Volendo ridurre ai minimi termini le problematiche di sviluppo linguistico delle lingue, si nota come ogni lingua subisca sia un processo di evoluzione naturale nel tempo che uno sviluppo singolare dovuto al contatto con altre lingue e culture, i quali possono portare a situazioni linguistiche a dir poco paradossali. La storia dell’inglese americano fa sì che la sua variante orientale (ossia l’inglese che si parla, ad esempio, a New York) pur se evoluta e moderna, risulti molto più simile all’inglese del ‘600, secolo in cui i Padri Pellegrini misero piede per la prima volta su suolo americano, rispetto all’inglese che si parla oggi in Inghilterra. Ciò è dovuto al fatto che, una volta “esportato” in America, l’inglese britannico, non essendo più parlato nel suo contesto culturale e geografico, ha, per così dire, interrotto la sua naturale evoluzione dando vita ad una nuova lingua che ha iniziato a sua volta a svilupparsi e ad evolversi in modo particolare. L’inglese britannico, invece, ha proseguito la propria evoluzione storica trasformandosi dalla lingua di Shakespeare a quella che oggi parlano i sudditi di Sua Maestà.

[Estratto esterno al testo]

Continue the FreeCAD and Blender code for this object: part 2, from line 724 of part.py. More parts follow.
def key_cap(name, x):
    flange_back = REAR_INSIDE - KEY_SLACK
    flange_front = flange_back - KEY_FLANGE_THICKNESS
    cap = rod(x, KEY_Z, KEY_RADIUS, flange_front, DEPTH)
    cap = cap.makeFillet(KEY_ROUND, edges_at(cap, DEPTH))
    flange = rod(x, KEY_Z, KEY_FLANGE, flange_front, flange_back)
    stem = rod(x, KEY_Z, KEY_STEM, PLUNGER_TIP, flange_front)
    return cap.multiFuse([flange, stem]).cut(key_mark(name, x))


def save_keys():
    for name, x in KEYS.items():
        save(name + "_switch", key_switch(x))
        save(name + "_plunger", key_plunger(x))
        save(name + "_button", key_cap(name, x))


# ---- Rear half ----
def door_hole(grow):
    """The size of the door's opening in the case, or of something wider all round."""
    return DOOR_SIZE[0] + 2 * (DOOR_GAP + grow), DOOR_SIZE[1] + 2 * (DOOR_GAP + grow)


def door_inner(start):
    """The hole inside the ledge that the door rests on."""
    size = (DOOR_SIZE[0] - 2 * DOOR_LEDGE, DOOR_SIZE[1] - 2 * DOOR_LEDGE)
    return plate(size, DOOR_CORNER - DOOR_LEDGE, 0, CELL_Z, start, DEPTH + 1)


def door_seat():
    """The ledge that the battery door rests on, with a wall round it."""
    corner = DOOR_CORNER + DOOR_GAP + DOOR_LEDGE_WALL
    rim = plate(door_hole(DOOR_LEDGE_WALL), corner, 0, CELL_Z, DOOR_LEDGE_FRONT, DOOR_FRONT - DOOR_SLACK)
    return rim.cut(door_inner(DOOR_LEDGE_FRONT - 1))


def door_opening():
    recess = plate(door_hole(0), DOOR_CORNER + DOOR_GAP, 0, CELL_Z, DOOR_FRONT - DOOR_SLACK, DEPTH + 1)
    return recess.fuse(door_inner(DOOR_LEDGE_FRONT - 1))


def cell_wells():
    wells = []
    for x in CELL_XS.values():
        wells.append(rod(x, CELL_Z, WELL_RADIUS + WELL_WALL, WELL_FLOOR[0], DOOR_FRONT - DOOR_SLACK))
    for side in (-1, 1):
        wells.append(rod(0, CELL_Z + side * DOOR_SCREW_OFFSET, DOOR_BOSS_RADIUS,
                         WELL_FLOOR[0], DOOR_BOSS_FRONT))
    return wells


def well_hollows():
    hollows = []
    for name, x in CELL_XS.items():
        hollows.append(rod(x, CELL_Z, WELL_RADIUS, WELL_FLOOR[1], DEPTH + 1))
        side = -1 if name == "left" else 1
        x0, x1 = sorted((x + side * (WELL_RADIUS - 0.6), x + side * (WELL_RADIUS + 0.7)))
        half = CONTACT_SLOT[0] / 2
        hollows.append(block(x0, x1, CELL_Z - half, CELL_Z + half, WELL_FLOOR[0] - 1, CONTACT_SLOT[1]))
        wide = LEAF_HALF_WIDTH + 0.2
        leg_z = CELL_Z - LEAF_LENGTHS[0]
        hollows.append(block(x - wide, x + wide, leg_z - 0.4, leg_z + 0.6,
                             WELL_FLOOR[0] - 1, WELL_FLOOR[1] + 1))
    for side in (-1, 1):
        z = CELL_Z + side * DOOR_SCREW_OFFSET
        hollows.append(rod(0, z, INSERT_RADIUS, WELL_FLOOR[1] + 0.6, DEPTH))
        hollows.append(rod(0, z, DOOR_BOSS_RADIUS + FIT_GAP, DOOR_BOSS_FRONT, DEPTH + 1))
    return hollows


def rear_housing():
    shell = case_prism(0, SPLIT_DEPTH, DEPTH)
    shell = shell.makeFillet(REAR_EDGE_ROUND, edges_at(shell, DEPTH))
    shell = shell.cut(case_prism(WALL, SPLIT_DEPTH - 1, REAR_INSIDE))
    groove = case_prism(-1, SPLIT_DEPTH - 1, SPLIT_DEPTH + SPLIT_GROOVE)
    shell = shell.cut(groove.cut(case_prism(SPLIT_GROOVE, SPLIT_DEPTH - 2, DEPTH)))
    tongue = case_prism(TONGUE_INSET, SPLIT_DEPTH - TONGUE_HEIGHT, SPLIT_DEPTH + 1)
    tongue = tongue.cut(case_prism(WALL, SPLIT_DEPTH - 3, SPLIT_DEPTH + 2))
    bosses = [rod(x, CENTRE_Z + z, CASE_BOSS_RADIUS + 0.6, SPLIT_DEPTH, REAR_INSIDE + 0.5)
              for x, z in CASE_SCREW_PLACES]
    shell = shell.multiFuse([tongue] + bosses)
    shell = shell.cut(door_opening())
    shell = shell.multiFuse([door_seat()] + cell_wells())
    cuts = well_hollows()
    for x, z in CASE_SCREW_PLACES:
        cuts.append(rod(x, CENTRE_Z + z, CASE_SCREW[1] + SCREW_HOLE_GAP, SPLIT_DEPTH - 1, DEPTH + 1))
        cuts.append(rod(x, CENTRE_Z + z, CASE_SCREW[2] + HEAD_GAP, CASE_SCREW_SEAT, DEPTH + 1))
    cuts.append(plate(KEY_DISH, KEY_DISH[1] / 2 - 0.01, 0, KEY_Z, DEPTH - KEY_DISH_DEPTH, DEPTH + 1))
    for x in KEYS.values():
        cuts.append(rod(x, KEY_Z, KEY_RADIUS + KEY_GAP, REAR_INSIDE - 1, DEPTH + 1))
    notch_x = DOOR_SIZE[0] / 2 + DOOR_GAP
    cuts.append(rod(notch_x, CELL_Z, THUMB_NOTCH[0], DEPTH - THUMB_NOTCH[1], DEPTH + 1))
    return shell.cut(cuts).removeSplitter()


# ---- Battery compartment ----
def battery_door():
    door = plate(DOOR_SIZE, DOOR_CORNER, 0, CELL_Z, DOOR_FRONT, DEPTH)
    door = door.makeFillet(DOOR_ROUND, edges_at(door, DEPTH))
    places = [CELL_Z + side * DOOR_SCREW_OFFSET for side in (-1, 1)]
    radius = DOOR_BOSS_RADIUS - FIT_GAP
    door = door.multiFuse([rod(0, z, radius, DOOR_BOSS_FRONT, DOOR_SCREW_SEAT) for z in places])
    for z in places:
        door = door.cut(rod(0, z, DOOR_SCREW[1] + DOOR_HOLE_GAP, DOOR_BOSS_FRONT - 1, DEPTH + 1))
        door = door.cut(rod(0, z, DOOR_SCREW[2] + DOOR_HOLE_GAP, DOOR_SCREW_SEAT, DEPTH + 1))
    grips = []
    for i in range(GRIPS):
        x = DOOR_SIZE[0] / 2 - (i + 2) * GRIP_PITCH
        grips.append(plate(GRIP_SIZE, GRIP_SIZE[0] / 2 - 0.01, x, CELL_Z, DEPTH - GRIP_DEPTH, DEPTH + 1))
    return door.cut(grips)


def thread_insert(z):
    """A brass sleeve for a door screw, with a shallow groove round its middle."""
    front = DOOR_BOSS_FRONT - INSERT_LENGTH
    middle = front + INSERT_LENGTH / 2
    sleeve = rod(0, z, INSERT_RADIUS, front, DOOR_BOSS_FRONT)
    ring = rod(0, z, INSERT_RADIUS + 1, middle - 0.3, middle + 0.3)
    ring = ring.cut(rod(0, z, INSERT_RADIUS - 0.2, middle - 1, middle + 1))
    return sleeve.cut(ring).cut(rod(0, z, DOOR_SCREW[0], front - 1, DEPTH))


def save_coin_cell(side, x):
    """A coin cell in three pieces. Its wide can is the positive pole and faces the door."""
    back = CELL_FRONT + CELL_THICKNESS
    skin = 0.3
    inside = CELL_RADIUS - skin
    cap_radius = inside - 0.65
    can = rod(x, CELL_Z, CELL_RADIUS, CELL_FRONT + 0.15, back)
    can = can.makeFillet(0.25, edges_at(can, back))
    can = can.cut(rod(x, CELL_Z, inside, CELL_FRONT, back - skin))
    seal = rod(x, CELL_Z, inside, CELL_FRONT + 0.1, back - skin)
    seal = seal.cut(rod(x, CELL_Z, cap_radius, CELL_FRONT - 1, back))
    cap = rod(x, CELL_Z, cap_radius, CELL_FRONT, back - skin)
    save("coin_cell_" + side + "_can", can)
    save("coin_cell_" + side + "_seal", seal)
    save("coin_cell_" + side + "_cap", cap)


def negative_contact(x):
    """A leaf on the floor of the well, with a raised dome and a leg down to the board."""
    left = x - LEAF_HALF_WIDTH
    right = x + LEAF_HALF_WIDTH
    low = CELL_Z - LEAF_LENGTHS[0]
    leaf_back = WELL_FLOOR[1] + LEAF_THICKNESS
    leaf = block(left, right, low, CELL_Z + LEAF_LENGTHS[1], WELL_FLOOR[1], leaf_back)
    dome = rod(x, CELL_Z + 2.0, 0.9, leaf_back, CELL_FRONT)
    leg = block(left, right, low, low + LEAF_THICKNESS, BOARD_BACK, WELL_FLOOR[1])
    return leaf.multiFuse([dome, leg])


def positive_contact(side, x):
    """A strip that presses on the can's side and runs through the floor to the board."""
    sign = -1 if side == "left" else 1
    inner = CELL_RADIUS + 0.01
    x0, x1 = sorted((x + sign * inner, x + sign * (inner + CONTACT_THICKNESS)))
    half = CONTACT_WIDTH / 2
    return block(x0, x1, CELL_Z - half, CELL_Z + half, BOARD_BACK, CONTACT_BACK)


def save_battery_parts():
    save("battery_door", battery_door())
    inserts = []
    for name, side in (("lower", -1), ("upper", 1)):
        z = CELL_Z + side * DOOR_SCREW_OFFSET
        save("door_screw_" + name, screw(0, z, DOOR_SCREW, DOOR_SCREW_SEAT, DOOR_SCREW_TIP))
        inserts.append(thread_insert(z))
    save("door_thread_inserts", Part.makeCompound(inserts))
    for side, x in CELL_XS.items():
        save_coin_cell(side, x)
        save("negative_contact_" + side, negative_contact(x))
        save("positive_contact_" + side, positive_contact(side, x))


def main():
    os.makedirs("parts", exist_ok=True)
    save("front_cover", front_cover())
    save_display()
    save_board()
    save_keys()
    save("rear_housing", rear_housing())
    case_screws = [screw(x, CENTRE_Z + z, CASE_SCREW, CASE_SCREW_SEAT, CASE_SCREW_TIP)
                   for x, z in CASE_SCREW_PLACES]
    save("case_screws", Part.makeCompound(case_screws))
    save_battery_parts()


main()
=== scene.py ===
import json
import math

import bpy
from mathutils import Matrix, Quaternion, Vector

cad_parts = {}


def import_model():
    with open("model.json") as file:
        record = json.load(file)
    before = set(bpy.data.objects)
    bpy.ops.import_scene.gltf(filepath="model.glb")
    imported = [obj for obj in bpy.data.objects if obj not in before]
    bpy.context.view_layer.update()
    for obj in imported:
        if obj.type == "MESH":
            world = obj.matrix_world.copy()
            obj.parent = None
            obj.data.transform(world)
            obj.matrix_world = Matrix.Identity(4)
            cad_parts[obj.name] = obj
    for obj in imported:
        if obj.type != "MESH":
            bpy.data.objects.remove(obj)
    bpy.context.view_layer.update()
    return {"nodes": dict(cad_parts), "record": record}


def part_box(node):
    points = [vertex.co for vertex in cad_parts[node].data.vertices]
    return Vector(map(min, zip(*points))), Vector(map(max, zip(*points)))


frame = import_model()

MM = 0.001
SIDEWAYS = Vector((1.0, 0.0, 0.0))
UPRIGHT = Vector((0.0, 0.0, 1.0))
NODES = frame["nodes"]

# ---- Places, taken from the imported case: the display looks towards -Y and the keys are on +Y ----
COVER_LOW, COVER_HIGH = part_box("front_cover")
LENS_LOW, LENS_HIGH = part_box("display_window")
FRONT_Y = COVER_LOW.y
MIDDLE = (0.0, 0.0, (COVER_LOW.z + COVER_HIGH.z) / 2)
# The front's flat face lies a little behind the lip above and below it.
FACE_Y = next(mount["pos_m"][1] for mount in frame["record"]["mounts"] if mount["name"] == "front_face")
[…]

Anche l’italiano, da questo punto di vista, ha conosciuto una storia simile; anche se oggi la lingua ufficiale parlata nel nostro Paese deriva dal volgare italiano nella sua variante toscana, è pur vero che per ragioni storiche e geografiche la lingua italiana dovrebbe coincidere con il diretto discendente del latino in Italia, ossia il dialetto romano. Tuttavia, è necessario precisare che i dialetti attualmente parlati in Italia, anche se simili all’italiano, sono a modo loro delle lingue derivate dal contatto del latino con altre culture e altre lingue. Inoltre, ciascuno di questi dialetti deve poi essersi evoluto autonomamente andando a formare delle micro-lingue distinte dal volgare italiano, per cui risulta difficile stabilire quale sia, effettivamente, la vera lingua italiana, ed è difficile carpirsi con chi sa parlare solo in dialetto.

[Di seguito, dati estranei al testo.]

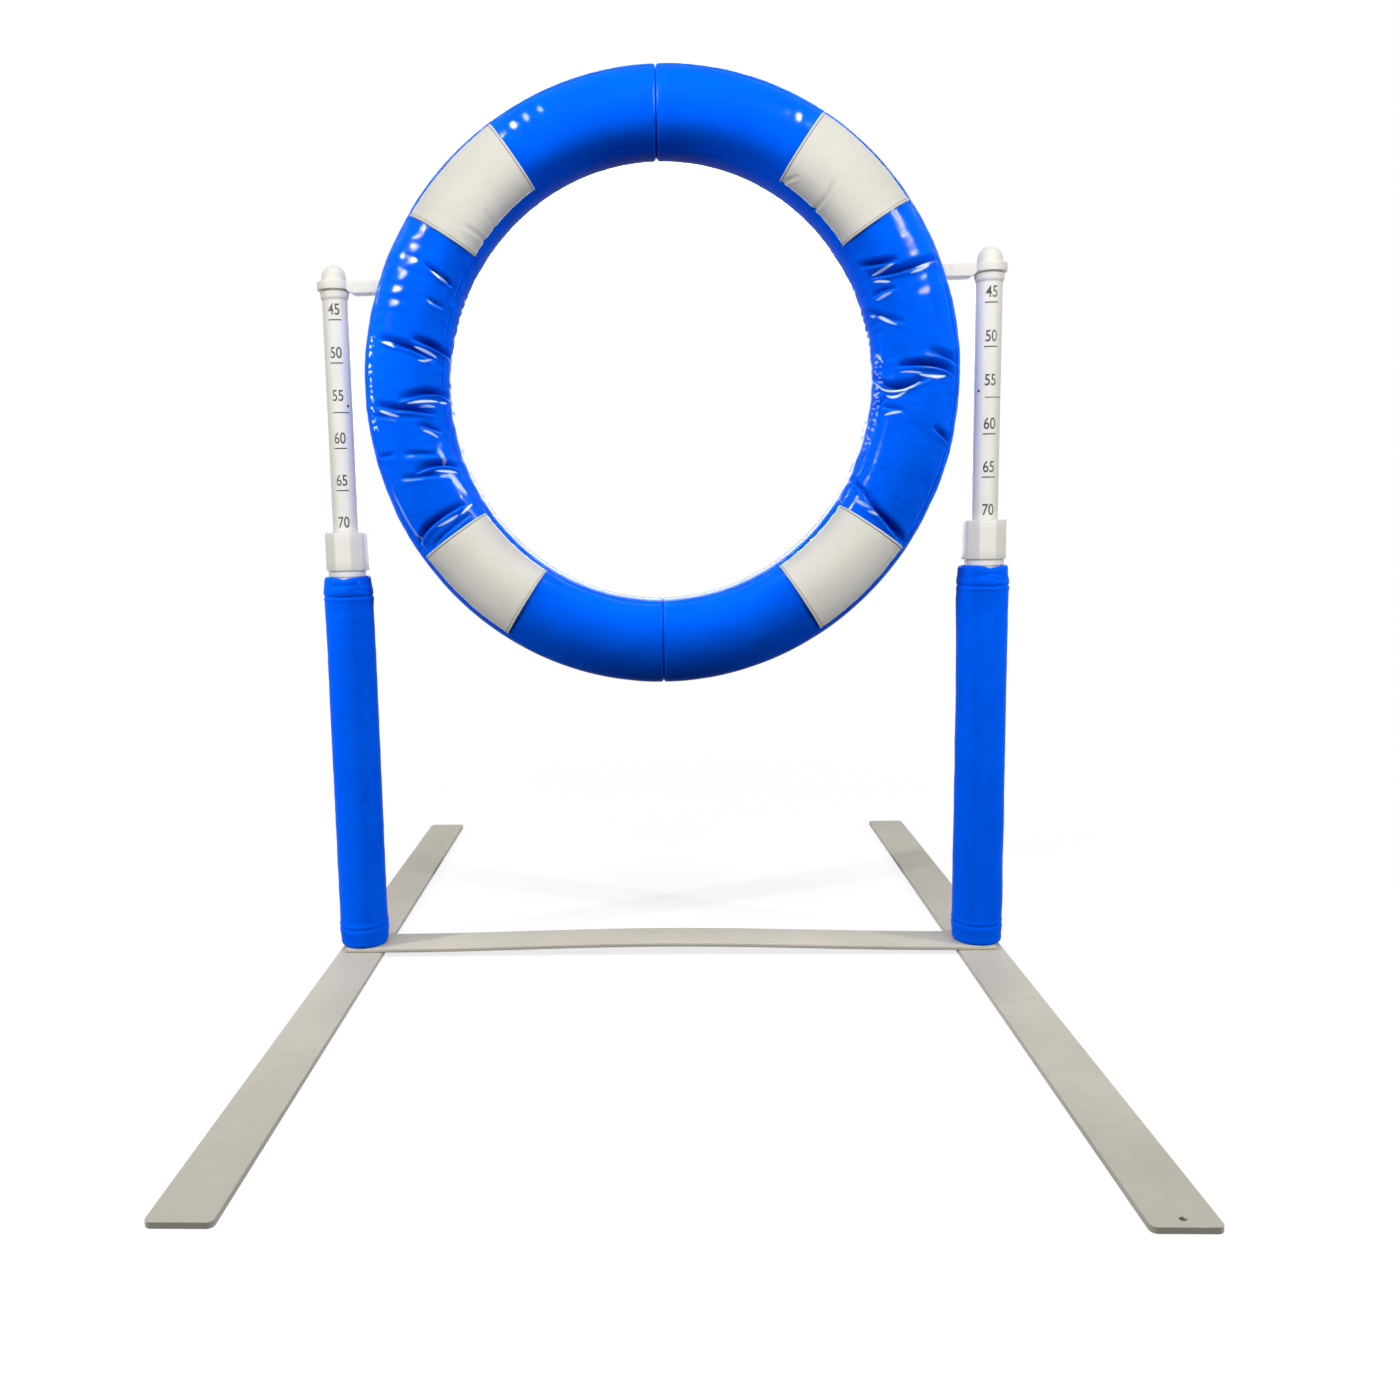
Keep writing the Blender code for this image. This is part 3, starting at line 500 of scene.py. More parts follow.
def waves(u, v, seed, count=10, low=0.4, high=1.6):
    """Even mix of seeded sine waves over two coordinates, about -1 to 1."""
    rng = np.random.default_rng(seed)
    total = 0 * (u + v)
    for _ in range(count):
        turn, size = rng.uniform(0, math.pi), rng.uniform(low, high)
        shift = rng.uniform(0, 2 * math.pi)
        total = total + np.sin(size * (u * math.cos(turn) + v * math.sin(turn)) + shift)
    return total / math.sqrt(count / 2) / 1.6


# Shape of the padded ring


def pad_outline():
    """Front half of the pad's section: turn, place outward and forward, and the normal there."""
    turn = np.linspace(0, 180, 1441)
    c = np.cos(np.radians(turn))
    out = np.sign(c) * np.abs(c) ** (2 / PAD_POWER) * PAD_T
    t = np.linspace(0, math.pi, 4001)
    c, s = np.cos(t), np.abs(np.sin(t))
    reach = np.sign(c) * np.abs(c) ** (2 / FRONT_POWER) * PAD_T - CREST_SHIFT * s * s
    front = np.interp(-out, -reach, s ** (2 / FRONT_POWER) * PAD_D)
    n_out, n_front = np.gradient(front), -np.gradient(out)
    n_front[[0, -1]] = 0
    size = np.hypot(n_out, n_front)
    return turn, out, front, n_out / size, n_front / size


OUTLINE = pad_outline()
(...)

Ogni lingua ha delle sue regole grammaticali, sintattiche e di pronuncia. Ciò non dipende dalla stranezza del popolo che la parla o dall’estrema punizione inferta all’umanità dopo la costruzione della Torre di Babele; più semplicemente, le lingue storiche testimoniano la presenza dell’essere umano su questo pianeta in diverse epoche e aree geografiche. Pertanto, esattamente come per i popoli e le civiltà, si può dire che anche le lingue abbiano una propria storia, un proprio orientamento e una scintilla vitale con cui sono state generate dalla propria lingua madre, ormai persa nel tempo, che non sempre ha lasciato testimonianza scritta della sua esistenza.